Steamer and Page Wire Bridge Over the Burnt River at Concession 3 Somerville near Stoney Lonesome School

By Guy Scott

There are several outstanding geological features of the Kinmount area. Certainly the hard granite of the Canadian Shield springs to mind. The multitude of fine lakes also fits this topic. But one of the defining features in the Burnt River. This great river slices through the Kinmount area from north-east to south-west. Its headwaters are in Harburn Township (Haliburton County) and Algonquin Park. The Burnt empties into Cameron Lake near Rosedale. It encompasses a large watershed with many feeder streams and lakes. The Burnt River dominated the early history of the area. In the age before wheel transport (wagon or train), the Burnt River was a canoe route that provided easy access to the area. But for anyone who has canoed the river, it is not an ideal route for transportation. The river is broken by numerous waterfalls and rapids. The current flows south at a strong rate: great for floating logs south, but a tough paddle if you go upstream (north) against the current. And canoes are too small for serious loads of freight or large groups of travellers. Certainly the trappers used the Burnt, but for settlers and lumbermen, it was not a suitable transportation route. In order to access the Burnt River watershed, it was necessary to use alternate transport. In the pioneer period, this meant roads (and later railroads!) And roads meant bridges over the waterways, of which the Burnt River was the largest obstacle. You could go around lakes and use corduroy (causeways made of cedar poles and stones) to cross swamps, but the Burnt River was an obstacle hard to miss. Since bridges were expensive to build and maintain, the earliest roads tried to avoid bridges across the Burnt as much as possible.

The Bobcaygeon Road commenced at Bobcaygeon, while access was gained by steamboat. Small bridges were necessary at Silver Lake and Union Creek, but the Bobcaygeon Road only had one crossing of the Burnt River at Kinmount. The village actually grew up around the bridge, although having a mill-worthy waterfall in town also helped. Minden straddles the Bobcaygeon Road bridge over the Gull River. Enough said about the importance of bridges over major streams. The Burnt River in Somerville Township alone had 9 bridges built across its winding course. One of these was a foot bridge and another was a railway bridge. The rest were designed for wheeled and foot traffic.

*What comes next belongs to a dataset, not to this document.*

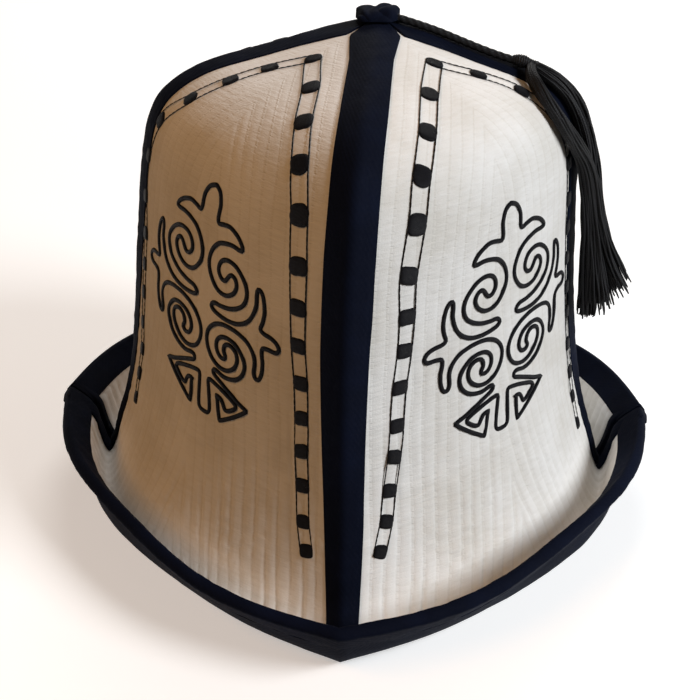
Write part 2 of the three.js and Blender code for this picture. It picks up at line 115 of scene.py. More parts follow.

Mitchell’s Bridge: This bridge crossed the Burnt River in the first concession and was the second oldest bridge over the River, being built about 1865. It linked the pioneer settlements of Baddow and Rettie’s Station with their shopping centre of Fenelon Falls. Previously settlers had come up the Burnt River by boat and landed on the north shore to proceed north. Mitchell’s Bridge was on the relatively unknown Fenelon Colonization Road, which ran from Fenelon Falls up the west side of the Burnt River, through Rettie’s Station (now Burnt River) and on to Kinmount. This road was a parallel route to the Bobcaygeon Road; designed to link Somerville Township with Fenelon Falls. The Fenelon Road was not as famous as the Bobcaygeon Road and was largely unused after the arrival of the Victoria Railway in 1876. The old bridge was replaced in 2015.

Wilson Bridge: This was a foot bridge over the Burnt River on Lot 18, Concession 3. The Wilson family built this bridge so their children, who lived on the west bank, could cross the river to attend SS#13 (Stoney Lonesome School) on the east bank. It was a much shorter distance for the Wilson children than SS#10. The Bridge was simply two strands of page wire nailed to a plank and page wire floor. It took courage to walk across this wobbly structure! There is no record of any deadly plunges from this suspension bridge.

Railway Bridge: The Victoria Railway coming from Fenelon Falls had to cross the Burnt River somewhere, and Lot 16, Concession 4 was the chosen spot. The original bridge was built in 1875 and was 133 feet long. Once the railway crossed to the west side of the river, it didn’t cross the Burnt again until Gelert! The current bridge replaced the first bridge in 1952.

Handley’s Bridge (Lot 14, Concession 5): This was a private bridge built by the Handley Family just south of the village of Burnt River. The Handley farm was divided by the Burnt River and a bridge was built to allow access to the west bank fields. The first structure was a floating bridge which could be moved to allow the log drives to go past. The second bridge was a substantial structure designed to accommodate wagons as well as livestock. Joseph Brisbin was the builder. It must have cost the Handley Family a tidy sum to bridge the river. The bridge lasted into the 1940s.

Rettie’s Bridge: The earliest bridge across the Burnt River was Rettie’s or Lamb’s Bridge on Lot 12, Concession 5. The first structure was opened in 1865, on the site of the Rettie Farm. This bridge allowed pioneers east of the river access to Northline Road and thus Fenelon Falls. At this early date, there was no village or railway line at Burnt River. When the village began to grow up along the rail line, this was the main bridge to the village of Burnt River. There were four bridges built at this site, built in 1865, 1888, 1908 and 1962. Today this bridge is the most popular access point to the village.

East Line Bridge: A bridge to give access to the north end of the village (Lot 11, Concession 6) started as a floating bridge at the site of the Nichol’s sawmill. Floating bridges were tough to maintain in the face of spring floods, log drives, etc. and a wooden bridge replaced the first structure in 1888. As traffic grew along the concession line east towards Union Creek and the Bobcaygeon Road, a used steel structure was placed over the River in 1931 to replace the bridge destroyed in the Great Flood of 1928. In the 1930s, a new concrete bridge was built to cross the river. Centennial Park was created between the bridge and the river as a Bicentennial project in 1983. This bridge has been called the “East Line Bridge” or “Hodgson’s Bridge.”

Byrne’s Bridge: The Burnt River continues angling north-east until it hits the 9th Line of Somerville (also called Byrnes Line) in the road allowance between concession 8 and 9. In 1907 a bridge spanned the Burnt River on this concession line and was named Byrne’s Bridge or Cavanaugh’s Bridge, after the families who lived on either side. The road to Watson’s siding met the 9th Line Road on the west end of the bridge. In the Great Flood of 1928, this bridge was washed away and never replaced due to low traffic volume.